Hinter Larrys Krise steckt vor allem der Versuch, ein Muster im Leben zu finden, scheinbar verwandte Ereignisse so miteinander zu verbinden, dass sie einen Sinn ergeben. Das manifestiert sich auch gegenständlich im Film selbst - nicht nur in der wandumfassenden Gleichung, die Larry seinen Studenten vorführt ("The uncertainty principle. It proves we can't ever really know what's going on") und in Form von Arthurs "Mentaculus" genannten Notizbuch voller Rechnungen und Muster, das die Verhaltensregeln des Universums errechnen soll, sondern auch durch - im Kontext einer geschriebenen Erzählung - schwer nachvollziehbare Ereignisse, die für den Plot kaum Sinn erfüllen. Das steht A SERIOUS MAN schließlich auch ein wenig im Weg.

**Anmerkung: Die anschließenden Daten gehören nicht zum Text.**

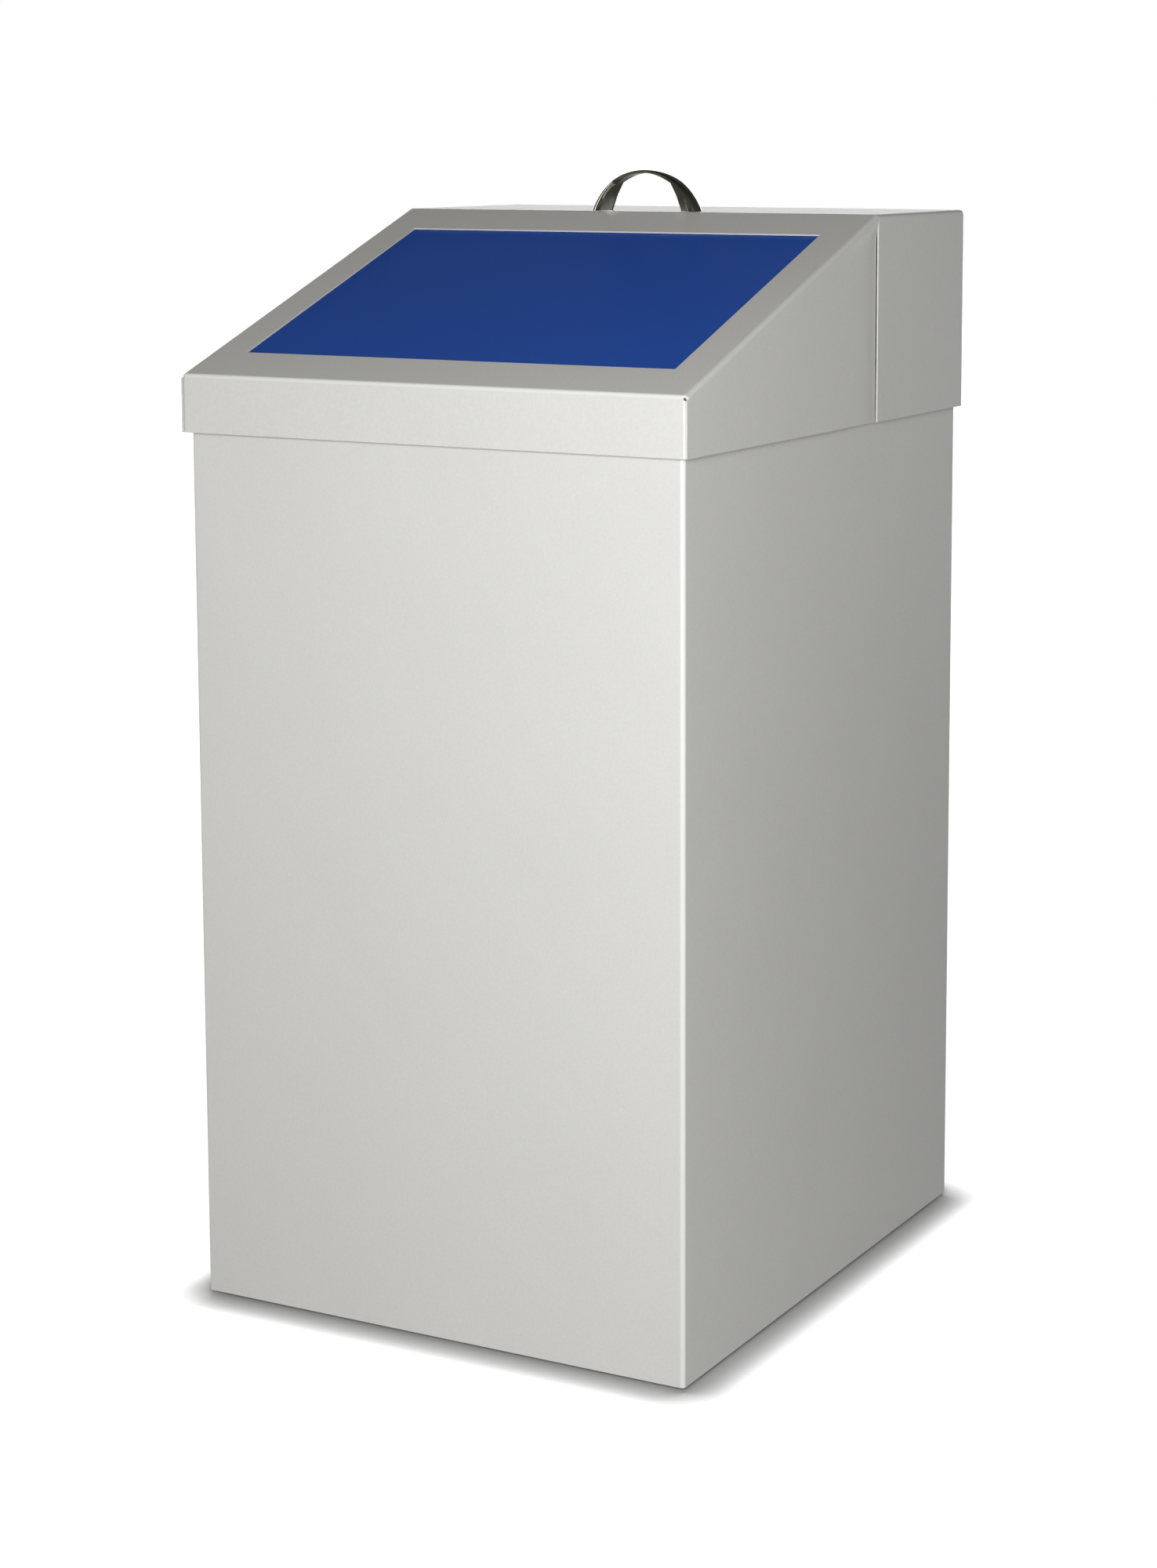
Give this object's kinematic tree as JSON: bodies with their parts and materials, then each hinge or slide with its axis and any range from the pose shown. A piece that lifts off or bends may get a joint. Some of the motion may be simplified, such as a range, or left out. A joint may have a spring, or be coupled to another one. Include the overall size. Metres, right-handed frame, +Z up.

Gepaart mit dem ruhigen Stil ohne viel Kamerabewegungen und den zwar schönen, aber sauberen und kalkuliert wirkenden Bildern lässt sich der Film zu viel Zeit, um über seine 100 Minuten konstant interessant zu bleiben.
DVD.
Abgesehen von Ton- und Bildqualität überzeugt die DVD durch das schöne Menü und viele Extras, darunter ein in vier Teile gesplittetes Making Of und ein langes Interview mit dem unglaublich sympathischen Hauptdarsteller Michael Stuhlbarg, in dem man erfährt, wie er an seine Rolle kam oder in welcher Form sich Zeit und Ort auf die Handlung auswirken, und bewundern kann, welch abenteuerlichen Wandlungen Stuhlbarg seine Augenbrauen unterziehen kann.
Das Wendecover, das die hässliche FSK-Schändung verstecken lässt, macht ebenfalls glücklich.